Task to carry out:
Locate all lines in the data below that hold "joints" and show them.

Provided material:
++++++++++++++++++++

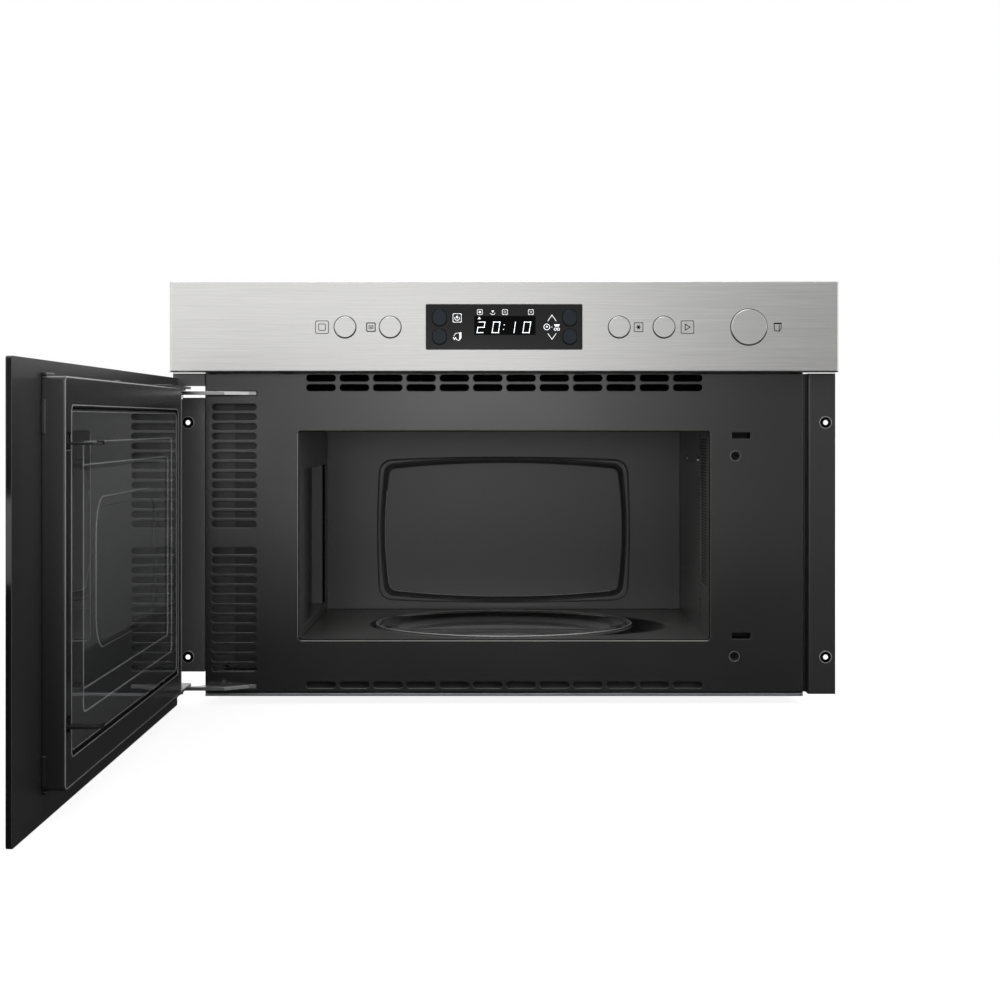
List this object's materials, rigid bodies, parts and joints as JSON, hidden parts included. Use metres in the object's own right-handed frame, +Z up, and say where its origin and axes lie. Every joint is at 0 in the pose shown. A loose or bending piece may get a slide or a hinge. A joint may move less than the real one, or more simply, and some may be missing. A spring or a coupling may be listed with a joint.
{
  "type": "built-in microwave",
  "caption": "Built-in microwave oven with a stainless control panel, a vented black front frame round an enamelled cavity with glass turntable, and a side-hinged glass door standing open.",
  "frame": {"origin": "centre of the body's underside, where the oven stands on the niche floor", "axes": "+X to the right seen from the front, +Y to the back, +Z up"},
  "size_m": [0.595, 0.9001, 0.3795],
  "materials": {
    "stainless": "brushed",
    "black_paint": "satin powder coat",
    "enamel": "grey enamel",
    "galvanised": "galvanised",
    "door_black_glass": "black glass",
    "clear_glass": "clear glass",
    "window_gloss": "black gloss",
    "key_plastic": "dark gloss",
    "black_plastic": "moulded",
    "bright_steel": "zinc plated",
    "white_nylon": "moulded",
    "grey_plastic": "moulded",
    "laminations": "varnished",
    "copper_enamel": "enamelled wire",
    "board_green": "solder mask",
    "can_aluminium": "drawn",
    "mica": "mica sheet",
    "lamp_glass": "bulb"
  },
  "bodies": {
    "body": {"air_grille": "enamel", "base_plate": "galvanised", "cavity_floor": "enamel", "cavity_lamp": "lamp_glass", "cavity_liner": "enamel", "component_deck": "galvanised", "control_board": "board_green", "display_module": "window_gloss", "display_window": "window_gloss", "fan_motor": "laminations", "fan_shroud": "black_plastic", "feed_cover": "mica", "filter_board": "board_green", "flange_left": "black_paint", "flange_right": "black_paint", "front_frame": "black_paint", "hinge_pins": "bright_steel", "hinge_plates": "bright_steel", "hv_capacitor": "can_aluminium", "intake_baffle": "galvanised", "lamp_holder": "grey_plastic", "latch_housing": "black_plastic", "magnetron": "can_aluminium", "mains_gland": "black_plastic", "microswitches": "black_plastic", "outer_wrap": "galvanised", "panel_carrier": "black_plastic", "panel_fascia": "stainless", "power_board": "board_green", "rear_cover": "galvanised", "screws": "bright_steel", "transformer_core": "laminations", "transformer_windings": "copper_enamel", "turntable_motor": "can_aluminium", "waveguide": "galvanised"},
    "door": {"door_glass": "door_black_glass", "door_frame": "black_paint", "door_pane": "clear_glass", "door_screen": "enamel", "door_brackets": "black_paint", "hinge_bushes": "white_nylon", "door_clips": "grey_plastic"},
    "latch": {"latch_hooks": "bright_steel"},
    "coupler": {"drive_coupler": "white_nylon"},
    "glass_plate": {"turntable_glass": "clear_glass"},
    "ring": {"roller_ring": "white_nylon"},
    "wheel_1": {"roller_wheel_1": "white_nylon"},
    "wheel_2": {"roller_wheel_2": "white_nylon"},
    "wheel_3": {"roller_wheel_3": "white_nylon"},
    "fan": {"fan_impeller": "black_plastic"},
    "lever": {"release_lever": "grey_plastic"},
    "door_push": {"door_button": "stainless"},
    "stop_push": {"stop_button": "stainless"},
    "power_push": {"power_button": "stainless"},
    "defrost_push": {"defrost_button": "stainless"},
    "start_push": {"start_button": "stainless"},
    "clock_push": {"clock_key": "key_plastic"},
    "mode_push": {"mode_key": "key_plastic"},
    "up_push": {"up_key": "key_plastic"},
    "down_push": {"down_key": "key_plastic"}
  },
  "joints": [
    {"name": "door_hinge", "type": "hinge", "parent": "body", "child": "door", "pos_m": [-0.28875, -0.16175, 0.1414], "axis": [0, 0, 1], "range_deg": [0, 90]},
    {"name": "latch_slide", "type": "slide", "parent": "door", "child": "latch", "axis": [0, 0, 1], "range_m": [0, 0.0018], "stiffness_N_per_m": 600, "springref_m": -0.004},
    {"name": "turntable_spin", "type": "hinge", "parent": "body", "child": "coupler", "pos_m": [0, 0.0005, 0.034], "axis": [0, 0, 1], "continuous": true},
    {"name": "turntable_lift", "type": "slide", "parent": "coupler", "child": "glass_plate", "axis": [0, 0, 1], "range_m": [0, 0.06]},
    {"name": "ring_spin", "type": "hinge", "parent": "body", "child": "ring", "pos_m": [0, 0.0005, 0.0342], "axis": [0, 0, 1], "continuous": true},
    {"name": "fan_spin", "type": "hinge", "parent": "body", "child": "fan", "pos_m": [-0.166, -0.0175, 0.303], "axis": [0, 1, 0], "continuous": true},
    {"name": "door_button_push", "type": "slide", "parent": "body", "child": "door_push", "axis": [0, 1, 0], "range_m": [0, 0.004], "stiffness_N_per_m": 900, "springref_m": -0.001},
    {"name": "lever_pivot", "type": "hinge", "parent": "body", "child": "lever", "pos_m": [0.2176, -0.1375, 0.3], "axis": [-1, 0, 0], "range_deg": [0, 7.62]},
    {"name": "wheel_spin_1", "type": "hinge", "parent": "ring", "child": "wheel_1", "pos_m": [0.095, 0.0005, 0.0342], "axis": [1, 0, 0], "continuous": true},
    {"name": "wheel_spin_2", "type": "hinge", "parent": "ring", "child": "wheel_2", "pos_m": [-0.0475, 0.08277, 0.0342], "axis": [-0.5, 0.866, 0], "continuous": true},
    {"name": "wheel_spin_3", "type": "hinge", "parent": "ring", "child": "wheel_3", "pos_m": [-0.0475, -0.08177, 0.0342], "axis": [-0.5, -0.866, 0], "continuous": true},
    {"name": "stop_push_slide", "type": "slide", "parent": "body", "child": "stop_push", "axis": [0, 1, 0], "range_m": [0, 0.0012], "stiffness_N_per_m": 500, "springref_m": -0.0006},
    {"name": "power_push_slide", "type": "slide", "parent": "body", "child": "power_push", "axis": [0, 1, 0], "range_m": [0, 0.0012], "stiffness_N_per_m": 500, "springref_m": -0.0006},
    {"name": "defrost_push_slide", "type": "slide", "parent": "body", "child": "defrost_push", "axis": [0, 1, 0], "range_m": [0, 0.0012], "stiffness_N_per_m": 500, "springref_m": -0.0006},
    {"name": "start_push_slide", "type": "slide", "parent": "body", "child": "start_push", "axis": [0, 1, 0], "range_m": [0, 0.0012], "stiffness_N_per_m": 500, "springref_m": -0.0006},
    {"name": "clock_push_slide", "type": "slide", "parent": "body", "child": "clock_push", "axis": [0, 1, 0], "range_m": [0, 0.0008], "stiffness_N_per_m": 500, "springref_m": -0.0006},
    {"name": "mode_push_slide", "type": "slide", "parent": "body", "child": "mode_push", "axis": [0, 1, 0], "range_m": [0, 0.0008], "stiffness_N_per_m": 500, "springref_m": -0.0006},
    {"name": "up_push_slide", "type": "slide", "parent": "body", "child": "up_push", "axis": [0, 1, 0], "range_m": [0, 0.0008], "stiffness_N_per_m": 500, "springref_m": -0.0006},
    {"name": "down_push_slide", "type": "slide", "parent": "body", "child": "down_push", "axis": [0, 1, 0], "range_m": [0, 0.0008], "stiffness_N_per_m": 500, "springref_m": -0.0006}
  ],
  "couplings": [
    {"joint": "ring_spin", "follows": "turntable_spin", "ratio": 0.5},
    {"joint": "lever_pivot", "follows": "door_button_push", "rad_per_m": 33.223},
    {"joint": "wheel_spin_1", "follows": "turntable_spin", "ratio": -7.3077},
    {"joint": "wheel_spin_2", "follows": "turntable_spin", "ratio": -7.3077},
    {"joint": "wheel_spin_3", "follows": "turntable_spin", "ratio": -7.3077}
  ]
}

++++++++++++++++++++

Reply:
List this object's materials, rigid bodies, parts and joints as JSON, hidden parts included. Use metres in the object's own right-handed frame, +Z up, and say where its origin and axes lie. Every joint is at 0 in the pose shown. A loose or bending piece may get a slide or a hinge. A joint may move less than the real one, or more simply, and some may be missing. A spring or a coupling may be listed with a joint.
  "joints": [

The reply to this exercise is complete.